*** INPUT RECORDS ***

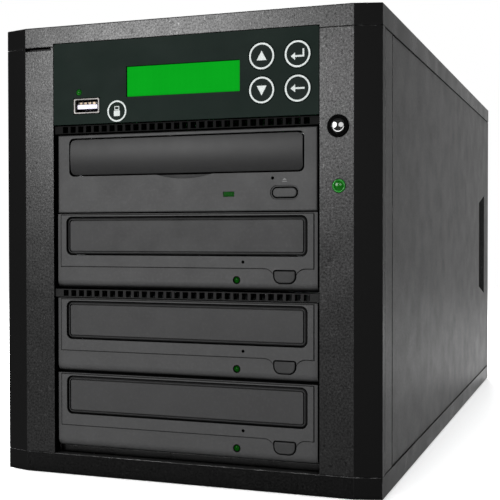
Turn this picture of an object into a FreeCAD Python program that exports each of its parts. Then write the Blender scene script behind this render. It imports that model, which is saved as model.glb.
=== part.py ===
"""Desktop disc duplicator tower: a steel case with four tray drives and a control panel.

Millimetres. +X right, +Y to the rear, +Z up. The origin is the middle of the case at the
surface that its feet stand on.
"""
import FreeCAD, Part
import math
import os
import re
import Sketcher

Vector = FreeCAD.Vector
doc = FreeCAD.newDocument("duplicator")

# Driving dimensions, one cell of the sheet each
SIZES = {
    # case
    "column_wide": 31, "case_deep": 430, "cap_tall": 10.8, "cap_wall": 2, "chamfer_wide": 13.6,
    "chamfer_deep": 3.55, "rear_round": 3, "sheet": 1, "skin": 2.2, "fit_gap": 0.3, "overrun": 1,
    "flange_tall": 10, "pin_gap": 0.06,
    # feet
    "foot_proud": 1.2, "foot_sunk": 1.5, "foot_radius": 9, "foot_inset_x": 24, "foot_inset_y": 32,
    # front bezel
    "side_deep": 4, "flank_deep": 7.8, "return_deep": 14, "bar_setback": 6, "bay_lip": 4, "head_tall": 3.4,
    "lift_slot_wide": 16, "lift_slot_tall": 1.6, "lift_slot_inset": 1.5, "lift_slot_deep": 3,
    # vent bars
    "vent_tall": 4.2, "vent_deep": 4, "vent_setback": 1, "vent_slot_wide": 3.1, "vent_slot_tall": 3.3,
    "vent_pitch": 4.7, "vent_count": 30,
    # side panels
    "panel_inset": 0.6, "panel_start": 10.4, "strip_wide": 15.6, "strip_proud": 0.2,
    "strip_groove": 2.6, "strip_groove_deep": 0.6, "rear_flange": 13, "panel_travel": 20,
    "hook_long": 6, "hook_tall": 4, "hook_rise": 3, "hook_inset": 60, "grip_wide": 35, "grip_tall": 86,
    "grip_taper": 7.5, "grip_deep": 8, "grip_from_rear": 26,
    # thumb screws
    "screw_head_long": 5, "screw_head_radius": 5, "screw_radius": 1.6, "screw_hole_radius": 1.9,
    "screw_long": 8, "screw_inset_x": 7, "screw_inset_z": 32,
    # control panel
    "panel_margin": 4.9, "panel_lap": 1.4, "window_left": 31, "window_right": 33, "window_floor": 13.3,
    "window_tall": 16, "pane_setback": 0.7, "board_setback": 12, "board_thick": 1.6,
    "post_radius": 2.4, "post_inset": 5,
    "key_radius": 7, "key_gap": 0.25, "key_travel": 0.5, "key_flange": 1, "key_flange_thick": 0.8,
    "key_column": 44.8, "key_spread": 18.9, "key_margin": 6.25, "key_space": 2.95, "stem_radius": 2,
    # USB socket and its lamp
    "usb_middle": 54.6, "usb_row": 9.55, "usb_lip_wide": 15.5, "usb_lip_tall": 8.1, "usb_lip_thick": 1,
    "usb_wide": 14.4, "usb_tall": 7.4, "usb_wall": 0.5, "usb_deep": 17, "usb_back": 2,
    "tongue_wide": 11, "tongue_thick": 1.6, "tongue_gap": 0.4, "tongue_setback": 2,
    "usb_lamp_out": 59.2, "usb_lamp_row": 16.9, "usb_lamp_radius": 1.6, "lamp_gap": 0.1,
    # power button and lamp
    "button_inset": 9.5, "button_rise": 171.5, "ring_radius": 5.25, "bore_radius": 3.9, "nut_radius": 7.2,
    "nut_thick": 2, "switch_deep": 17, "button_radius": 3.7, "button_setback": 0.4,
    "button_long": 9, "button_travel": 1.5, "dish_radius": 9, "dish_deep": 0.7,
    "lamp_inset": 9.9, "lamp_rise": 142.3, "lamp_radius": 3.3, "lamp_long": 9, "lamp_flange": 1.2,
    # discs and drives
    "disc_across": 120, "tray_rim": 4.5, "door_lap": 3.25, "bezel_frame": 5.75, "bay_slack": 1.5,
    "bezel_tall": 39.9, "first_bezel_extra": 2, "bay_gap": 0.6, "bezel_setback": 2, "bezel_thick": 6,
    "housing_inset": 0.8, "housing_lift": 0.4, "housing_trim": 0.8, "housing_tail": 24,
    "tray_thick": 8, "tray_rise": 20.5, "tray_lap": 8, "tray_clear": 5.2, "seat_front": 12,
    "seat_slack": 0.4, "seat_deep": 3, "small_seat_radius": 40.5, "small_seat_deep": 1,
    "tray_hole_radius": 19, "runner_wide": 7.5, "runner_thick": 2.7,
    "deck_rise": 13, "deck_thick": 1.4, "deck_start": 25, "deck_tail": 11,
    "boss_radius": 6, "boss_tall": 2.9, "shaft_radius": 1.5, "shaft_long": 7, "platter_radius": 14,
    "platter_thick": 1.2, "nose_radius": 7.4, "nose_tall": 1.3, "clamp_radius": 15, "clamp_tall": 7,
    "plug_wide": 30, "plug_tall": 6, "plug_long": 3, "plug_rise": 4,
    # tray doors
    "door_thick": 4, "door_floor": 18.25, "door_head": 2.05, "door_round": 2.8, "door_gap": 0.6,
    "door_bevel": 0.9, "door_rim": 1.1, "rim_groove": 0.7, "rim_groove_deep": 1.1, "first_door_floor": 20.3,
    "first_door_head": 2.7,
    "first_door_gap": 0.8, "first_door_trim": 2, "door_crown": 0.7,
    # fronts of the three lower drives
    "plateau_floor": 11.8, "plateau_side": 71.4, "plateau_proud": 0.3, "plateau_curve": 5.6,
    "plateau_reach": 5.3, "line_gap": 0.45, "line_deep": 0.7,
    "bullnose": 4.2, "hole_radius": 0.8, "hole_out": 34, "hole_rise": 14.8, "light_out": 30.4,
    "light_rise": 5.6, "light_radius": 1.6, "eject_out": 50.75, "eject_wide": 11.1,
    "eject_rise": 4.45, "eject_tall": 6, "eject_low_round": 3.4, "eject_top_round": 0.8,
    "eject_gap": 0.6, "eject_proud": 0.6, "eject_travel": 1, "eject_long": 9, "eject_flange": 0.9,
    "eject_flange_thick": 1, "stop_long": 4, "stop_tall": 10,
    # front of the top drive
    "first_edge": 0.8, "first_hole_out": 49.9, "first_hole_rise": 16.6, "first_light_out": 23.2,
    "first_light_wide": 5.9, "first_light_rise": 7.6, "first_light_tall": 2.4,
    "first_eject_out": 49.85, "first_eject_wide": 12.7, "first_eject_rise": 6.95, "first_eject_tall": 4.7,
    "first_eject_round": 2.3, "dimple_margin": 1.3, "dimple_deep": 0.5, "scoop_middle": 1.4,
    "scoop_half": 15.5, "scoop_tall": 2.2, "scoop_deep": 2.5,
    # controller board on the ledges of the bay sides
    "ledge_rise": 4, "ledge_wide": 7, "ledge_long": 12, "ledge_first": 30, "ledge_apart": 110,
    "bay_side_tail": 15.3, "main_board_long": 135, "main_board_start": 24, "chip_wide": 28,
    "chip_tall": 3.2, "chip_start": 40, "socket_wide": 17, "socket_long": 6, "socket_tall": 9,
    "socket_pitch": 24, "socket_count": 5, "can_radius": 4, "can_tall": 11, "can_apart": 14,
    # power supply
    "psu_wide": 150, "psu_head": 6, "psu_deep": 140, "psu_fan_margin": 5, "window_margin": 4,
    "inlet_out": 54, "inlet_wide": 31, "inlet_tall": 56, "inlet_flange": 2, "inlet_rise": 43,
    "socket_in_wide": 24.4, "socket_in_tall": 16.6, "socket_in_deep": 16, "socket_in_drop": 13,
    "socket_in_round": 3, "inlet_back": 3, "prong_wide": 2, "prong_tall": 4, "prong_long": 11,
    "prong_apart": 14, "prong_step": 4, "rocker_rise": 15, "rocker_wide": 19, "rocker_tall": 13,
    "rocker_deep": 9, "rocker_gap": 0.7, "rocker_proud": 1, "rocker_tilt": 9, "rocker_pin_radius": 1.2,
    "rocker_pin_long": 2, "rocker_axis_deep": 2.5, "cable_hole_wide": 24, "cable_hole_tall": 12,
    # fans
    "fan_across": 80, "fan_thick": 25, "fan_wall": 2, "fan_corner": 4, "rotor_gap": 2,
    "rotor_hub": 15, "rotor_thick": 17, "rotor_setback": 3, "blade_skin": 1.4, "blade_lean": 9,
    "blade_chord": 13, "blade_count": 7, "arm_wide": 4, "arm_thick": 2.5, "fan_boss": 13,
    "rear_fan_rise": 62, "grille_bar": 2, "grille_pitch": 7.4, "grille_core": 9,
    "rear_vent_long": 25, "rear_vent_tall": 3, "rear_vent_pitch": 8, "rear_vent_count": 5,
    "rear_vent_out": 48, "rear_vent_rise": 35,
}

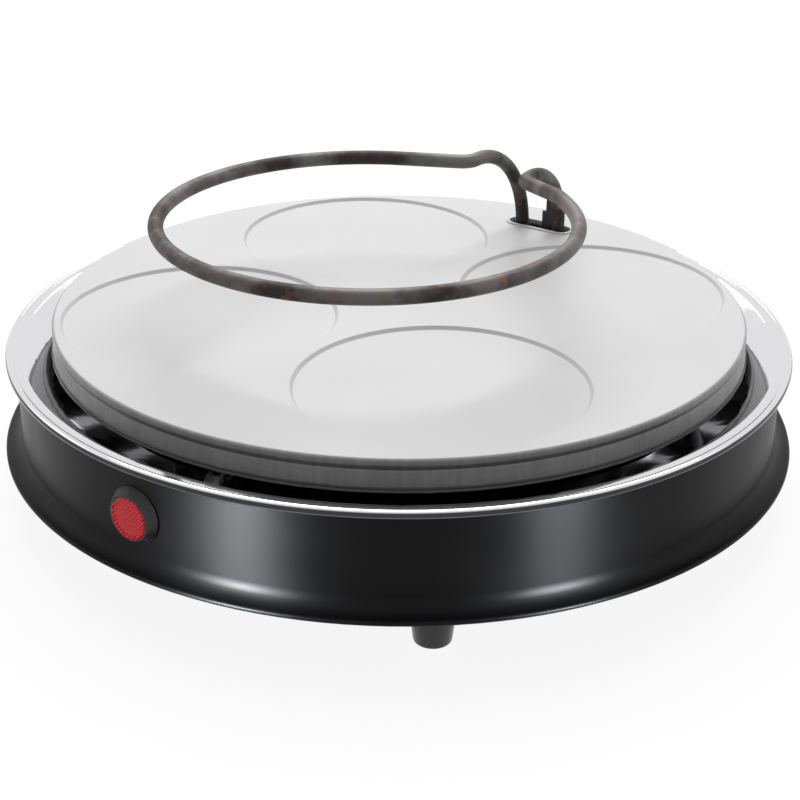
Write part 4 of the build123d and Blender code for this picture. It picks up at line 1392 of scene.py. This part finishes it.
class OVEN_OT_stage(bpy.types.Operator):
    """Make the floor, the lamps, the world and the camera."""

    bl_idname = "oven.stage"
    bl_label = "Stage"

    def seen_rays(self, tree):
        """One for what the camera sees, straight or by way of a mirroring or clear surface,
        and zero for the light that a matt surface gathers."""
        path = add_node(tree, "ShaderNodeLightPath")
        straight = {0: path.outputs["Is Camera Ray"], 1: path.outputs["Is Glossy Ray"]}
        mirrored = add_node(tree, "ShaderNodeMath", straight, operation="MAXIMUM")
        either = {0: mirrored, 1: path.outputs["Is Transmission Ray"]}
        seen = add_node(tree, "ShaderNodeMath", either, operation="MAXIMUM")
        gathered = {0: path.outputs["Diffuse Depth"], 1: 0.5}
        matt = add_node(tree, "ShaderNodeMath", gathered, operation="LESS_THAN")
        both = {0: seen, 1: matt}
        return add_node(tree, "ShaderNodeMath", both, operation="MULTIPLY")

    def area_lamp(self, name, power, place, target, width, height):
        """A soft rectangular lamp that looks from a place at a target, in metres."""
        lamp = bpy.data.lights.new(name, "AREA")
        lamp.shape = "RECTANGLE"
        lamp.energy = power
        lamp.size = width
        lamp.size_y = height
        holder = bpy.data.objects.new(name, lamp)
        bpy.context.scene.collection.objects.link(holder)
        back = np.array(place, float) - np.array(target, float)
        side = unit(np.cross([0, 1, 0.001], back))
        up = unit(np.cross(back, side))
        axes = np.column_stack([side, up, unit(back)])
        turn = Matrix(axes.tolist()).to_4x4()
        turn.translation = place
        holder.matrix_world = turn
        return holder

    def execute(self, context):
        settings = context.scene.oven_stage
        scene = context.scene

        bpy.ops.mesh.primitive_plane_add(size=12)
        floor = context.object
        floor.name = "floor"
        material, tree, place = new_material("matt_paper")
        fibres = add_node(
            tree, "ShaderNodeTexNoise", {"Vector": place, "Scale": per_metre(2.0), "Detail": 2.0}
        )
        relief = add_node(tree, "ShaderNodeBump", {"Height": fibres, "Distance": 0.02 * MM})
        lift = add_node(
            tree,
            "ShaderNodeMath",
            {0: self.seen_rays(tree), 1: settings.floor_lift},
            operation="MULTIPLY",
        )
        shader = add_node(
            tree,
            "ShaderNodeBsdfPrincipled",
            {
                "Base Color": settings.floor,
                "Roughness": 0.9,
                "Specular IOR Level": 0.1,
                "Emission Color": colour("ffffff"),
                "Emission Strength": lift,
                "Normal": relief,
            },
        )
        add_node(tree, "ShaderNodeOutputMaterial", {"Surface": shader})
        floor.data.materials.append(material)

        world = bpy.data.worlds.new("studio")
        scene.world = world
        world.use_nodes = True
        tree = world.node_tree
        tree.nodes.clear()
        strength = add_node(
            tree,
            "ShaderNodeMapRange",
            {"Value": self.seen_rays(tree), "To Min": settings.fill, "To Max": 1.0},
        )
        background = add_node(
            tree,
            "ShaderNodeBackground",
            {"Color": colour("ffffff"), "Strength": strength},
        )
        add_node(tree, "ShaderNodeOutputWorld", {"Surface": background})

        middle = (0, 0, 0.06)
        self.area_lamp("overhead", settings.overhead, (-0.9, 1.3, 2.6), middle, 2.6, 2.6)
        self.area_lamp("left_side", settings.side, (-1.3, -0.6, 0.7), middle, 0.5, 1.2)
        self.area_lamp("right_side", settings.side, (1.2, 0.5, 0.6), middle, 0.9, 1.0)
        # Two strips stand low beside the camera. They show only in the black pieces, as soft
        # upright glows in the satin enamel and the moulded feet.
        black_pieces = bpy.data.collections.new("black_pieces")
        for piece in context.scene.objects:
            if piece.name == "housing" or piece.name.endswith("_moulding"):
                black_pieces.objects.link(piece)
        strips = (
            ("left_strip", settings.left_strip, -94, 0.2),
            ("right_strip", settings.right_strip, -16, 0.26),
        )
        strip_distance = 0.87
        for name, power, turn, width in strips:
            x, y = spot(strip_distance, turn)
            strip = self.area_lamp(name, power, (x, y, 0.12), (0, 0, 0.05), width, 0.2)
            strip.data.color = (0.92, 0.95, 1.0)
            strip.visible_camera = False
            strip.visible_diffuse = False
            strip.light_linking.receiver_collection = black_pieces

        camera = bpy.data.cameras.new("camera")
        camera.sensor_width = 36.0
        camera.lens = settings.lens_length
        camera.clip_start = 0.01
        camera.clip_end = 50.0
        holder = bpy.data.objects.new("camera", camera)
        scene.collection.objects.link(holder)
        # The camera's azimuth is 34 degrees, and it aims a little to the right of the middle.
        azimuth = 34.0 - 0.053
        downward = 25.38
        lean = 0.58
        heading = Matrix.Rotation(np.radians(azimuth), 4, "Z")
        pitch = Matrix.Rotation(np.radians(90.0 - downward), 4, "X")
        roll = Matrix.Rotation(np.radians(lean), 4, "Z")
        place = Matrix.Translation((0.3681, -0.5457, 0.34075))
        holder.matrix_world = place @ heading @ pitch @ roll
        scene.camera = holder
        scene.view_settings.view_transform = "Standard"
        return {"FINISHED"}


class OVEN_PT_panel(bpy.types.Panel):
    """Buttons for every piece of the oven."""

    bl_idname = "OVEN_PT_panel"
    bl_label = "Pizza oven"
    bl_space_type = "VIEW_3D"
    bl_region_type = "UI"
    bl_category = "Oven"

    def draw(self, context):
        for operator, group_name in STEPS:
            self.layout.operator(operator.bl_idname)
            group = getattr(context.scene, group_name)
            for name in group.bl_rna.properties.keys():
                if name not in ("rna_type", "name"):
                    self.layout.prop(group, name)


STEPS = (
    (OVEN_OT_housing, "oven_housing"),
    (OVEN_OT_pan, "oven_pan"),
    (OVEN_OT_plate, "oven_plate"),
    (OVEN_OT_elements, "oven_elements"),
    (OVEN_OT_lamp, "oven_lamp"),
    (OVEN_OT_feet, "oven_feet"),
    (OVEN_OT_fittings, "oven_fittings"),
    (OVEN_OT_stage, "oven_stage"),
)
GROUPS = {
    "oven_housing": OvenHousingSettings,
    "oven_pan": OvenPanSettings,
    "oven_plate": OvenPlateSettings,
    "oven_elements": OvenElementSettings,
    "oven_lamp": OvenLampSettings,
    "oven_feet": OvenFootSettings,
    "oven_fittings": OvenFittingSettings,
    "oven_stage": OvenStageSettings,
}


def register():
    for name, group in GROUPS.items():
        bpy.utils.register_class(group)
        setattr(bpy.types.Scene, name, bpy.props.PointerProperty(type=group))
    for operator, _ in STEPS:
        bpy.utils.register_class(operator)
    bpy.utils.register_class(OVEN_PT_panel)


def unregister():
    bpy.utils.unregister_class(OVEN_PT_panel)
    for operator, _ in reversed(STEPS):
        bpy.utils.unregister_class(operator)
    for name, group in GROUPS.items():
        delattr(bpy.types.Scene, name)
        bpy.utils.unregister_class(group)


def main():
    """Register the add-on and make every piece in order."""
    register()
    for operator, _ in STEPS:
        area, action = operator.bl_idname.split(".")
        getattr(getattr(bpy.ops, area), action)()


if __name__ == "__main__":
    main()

***

WHAT YOU WILL DO> Set down verbatim only the lines between the start of the data above and the line with "import Sketcher", both boundaries included.

RESULT OF THE EXERCISE>
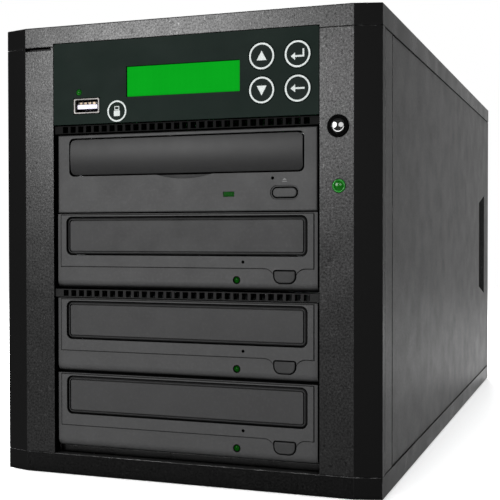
Turn this picture of an object into a FreeCAD Python program that exports each of its parts. Then write the Blender scene script behind this render. It imports that model, which is saved as model.glb.
=== part.py ===
"""Desktop disc duplicator tower: a steel case with four tray drives and a control panel.

Millimetres. +X right, +Y to the rear, +Z up. The origin is the middle of the case at the
surface that its feet stand on.
"""
import FreeCAD, Part
import math
import os
import re
import Sketcher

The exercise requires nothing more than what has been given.